An end-to-end fixed 5G portfolio

Last week, the U.S. Federal Communications Commission (FCC) granted regulatory approval of Samsung’s latest 5G product, an indoor 5G home router. This device complements the company’s 5G outdoor router previously certified and announced at Mobile World Congress. Depending on the layout and construction of a building or home, Samsung claims that its indoor and outdoor routers could improve broadband services up to 18 times over what is currently available today.
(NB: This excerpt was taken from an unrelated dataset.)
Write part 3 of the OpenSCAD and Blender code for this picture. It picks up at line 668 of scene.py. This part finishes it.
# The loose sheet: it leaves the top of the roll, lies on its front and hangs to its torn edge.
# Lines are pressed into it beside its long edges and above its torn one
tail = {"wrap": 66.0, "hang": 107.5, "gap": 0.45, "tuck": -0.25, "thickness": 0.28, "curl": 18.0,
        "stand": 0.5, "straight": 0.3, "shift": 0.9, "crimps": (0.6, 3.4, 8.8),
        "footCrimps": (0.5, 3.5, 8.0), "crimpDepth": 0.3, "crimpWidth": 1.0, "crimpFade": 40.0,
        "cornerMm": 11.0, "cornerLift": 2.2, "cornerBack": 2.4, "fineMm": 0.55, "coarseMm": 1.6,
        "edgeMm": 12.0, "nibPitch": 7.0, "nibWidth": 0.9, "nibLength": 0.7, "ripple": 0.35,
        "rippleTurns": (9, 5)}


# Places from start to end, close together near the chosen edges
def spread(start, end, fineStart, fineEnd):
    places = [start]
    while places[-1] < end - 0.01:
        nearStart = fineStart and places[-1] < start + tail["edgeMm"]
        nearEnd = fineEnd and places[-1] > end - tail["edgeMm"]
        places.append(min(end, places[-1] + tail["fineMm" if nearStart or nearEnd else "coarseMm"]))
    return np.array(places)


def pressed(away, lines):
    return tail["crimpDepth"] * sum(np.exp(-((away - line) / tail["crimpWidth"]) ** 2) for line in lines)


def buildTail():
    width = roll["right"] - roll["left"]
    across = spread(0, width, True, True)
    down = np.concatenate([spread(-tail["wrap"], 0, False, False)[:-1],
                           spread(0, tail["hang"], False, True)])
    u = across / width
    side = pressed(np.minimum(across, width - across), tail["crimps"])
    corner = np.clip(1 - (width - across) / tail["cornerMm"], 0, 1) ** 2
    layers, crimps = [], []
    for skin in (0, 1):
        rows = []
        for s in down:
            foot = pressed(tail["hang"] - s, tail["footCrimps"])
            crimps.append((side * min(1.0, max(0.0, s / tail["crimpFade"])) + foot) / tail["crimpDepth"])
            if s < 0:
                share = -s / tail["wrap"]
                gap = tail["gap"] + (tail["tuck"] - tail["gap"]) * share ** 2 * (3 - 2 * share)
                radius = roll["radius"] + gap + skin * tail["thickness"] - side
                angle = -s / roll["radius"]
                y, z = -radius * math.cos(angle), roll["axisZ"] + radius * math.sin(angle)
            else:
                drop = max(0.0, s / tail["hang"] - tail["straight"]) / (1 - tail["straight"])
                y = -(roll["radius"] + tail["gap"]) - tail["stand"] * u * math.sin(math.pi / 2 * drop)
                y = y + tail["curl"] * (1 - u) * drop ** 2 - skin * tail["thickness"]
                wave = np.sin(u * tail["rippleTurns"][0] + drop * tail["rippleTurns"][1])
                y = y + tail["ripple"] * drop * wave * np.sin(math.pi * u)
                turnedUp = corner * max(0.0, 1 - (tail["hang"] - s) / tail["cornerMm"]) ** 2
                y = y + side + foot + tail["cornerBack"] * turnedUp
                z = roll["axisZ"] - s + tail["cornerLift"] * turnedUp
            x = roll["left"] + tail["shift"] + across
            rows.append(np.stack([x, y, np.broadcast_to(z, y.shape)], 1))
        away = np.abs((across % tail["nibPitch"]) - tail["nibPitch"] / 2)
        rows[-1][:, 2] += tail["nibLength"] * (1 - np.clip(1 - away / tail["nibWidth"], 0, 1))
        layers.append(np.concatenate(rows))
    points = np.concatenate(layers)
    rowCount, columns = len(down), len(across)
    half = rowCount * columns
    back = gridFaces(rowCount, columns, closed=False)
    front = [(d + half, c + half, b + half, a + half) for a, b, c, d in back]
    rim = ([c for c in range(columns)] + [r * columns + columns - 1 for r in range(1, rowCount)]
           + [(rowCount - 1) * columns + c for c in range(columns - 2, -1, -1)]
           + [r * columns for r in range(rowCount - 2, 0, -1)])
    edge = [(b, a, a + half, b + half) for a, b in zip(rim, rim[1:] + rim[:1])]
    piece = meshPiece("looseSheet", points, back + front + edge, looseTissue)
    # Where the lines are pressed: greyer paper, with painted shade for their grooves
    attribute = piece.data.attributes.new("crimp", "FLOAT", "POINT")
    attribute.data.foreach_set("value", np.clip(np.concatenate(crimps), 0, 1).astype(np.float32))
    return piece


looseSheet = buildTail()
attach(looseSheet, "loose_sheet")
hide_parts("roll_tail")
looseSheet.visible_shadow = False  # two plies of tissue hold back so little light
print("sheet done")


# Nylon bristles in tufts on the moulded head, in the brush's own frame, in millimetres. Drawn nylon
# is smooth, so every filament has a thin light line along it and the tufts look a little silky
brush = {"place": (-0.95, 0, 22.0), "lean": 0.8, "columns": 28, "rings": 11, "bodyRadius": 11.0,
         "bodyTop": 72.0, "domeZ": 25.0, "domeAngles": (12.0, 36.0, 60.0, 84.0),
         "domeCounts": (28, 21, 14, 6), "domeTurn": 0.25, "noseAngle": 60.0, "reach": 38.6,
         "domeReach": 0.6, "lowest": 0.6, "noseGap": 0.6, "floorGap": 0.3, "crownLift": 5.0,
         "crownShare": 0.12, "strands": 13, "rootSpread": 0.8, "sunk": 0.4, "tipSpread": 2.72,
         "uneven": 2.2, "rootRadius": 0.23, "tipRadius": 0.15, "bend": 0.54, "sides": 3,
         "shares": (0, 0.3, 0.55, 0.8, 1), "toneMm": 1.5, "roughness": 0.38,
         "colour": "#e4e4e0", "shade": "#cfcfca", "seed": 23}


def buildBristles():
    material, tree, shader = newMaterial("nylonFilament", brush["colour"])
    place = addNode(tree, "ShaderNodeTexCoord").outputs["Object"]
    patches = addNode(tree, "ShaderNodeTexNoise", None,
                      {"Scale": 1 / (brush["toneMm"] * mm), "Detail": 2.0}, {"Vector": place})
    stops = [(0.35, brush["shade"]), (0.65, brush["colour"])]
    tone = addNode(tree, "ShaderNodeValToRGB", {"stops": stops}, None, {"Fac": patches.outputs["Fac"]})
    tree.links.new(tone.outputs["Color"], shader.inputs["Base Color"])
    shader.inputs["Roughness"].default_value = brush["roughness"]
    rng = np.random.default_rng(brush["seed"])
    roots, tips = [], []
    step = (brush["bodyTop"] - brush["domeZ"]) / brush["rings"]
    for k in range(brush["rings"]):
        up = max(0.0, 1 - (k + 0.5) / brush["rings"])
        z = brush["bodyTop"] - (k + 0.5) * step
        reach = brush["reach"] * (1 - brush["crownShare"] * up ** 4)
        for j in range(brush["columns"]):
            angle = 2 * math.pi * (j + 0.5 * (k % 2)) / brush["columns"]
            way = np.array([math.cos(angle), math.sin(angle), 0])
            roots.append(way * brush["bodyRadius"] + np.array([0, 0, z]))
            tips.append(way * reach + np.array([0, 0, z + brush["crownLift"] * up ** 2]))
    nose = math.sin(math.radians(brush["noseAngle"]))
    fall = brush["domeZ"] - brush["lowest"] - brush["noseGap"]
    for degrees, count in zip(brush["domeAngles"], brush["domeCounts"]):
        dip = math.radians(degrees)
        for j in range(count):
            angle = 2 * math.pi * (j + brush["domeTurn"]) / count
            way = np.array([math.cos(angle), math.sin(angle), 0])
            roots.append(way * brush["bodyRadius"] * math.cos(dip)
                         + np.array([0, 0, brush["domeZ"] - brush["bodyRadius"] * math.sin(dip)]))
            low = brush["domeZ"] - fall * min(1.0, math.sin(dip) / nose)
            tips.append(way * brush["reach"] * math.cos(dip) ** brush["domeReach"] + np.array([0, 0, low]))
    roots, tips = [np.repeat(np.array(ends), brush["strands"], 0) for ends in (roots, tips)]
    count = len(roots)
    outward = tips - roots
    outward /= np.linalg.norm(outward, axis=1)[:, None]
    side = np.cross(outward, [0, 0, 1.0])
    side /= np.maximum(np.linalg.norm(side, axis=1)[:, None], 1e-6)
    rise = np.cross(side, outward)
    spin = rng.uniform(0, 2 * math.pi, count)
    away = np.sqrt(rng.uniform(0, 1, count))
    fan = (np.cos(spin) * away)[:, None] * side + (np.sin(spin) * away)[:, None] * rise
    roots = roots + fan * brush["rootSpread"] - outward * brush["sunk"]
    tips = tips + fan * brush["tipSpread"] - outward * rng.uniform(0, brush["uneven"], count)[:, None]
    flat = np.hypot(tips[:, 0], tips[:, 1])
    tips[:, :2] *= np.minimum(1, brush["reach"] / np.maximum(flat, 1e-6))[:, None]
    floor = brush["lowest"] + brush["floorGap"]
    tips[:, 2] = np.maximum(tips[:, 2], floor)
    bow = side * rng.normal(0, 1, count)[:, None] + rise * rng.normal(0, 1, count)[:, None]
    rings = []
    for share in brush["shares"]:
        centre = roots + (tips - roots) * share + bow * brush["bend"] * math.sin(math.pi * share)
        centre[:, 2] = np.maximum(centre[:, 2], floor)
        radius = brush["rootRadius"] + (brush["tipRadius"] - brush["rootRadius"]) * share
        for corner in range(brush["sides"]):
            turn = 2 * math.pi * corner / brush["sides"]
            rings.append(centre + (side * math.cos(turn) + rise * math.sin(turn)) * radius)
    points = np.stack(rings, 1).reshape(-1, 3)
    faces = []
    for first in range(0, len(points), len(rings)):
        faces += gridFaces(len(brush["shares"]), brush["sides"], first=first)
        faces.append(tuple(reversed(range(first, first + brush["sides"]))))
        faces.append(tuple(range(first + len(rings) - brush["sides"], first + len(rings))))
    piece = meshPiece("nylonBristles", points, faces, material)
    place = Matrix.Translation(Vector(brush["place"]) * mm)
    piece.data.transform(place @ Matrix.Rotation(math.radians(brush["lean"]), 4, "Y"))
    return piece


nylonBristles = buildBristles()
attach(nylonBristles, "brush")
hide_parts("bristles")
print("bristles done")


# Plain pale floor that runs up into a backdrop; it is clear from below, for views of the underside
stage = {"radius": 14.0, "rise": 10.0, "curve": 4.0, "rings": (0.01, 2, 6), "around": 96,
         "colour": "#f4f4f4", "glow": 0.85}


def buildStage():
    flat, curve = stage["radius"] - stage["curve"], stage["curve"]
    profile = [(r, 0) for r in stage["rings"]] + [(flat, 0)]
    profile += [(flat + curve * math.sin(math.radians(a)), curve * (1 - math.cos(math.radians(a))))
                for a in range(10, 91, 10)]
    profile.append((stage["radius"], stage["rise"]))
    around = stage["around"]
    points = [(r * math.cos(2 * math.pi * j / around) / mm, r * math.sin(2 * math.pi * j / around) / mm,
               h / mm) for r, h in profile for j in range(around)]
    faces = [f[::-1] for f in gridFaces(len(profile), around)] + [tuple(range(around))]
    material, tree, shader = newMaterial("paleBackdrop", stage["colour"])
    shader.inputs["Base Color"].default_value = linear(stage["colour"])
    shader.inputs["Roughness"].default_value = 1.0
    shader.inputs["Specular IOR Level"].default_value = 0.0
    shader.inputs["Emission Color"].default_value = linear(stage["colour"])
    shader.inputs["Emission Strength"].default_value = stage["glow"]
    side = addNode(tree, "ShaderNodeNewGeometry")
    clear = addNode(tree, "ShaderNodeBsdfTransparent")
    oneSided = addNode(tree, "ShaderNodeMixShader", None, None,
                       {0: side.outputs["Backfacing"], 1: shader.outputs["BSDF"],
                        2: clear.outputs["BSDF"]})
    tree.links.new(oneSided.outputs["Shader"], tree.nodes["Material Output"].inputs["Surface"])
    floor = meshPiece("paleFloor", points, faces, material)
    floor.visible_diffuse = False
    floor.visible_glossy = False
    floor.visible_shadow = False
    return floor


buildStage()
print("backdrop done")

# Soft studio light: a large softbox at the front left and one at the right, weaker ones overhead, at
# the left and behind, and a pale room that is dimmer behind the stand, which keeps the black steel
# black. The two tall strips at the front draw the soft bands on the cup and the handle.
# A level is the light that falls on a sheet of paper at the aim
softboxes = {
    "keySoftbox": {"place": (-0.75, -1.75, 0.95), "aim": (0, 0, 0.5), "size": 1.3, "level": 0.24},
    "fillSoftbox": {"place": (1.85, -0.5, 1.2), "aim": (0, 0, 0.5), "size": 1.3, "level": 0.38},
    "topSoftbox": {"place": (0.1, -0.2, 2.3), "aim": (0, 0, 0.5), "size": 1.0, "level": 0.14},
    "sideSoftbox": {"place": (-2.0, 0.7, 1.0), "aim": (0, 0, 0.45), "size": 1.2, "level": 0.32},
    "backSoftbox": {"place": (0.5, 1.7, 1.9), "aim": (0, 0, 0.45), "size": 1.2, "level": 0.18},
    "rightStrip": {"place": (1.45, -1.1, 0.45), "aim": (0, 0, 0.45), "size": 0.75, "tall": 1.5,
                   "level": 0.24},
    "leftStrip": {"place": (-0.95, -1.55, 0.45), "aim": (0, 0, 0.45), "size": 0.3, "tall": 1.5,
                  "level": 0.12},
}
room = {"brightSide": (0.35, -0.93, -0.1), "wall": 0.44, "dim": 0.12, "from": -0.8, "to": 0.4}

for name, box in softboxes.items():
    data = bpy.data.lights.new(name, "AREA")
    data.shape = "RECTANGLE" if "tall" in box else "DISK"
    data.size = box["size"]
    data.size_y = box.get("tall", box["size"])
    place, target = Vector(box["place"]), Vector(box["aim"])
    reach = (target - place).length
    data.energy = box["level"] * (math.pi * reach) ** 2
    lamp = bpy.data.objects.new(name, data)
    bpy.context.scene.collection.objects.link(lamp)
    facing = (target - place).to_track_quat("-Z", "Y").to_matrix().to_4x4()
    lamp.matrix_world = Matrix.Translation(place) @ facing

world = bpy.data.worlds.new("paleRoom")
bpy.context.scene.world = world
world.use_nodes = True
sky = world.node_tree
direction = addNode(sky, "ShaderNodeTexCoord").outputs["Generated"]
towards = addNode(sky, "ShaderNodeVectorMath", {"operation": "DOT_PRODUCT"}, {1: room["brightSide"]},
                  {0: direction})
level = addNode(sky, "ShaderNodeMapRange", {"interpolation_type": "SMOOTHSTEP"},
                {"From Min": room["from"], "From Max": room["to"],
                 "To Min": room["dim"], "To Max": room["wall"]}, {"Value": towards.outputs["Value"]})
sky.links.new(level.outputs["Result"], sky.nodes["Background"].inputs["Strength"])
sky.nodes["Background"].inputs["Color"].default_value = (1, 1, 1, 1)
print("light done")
Schematic of Samsung's Fixed 5G.

Together, these two products position Samsung favorably to provide an end-to-end solution for fixed 5G deployments—this is significant since both Verizon Wireless and AT&T have plans to launch fixed 5G services later this year. Of significant note is that these routers are the first millimeter-wave devices to garner FCC approval and are expected to be an integral part of Verizon Wireless’s first commercial fixed 5G deployment in Sacramento, CA in the second half of this year. I’ve written before about fixed 5G—if you’re interested you can read that article here.

What are the real advantages?

What applications will take advantage of this super-fast 5G service (aside from the obvious—movie streaming)? From a consumer perspective, I expect online gaming (particularly the rapidly growing eSports industry) will leverage 5G’s dramatically improved throughput and low latency for quicker response times. I also expect augmented and virtual reality (AR/ VR) will really take off; in gaming, but also other unique use cases such as immersive sporting events. Lots of lower cost headsets are hitting the market, and I recently took the plunge with Oculus Go. Bring on the Oasis from Ready Player One!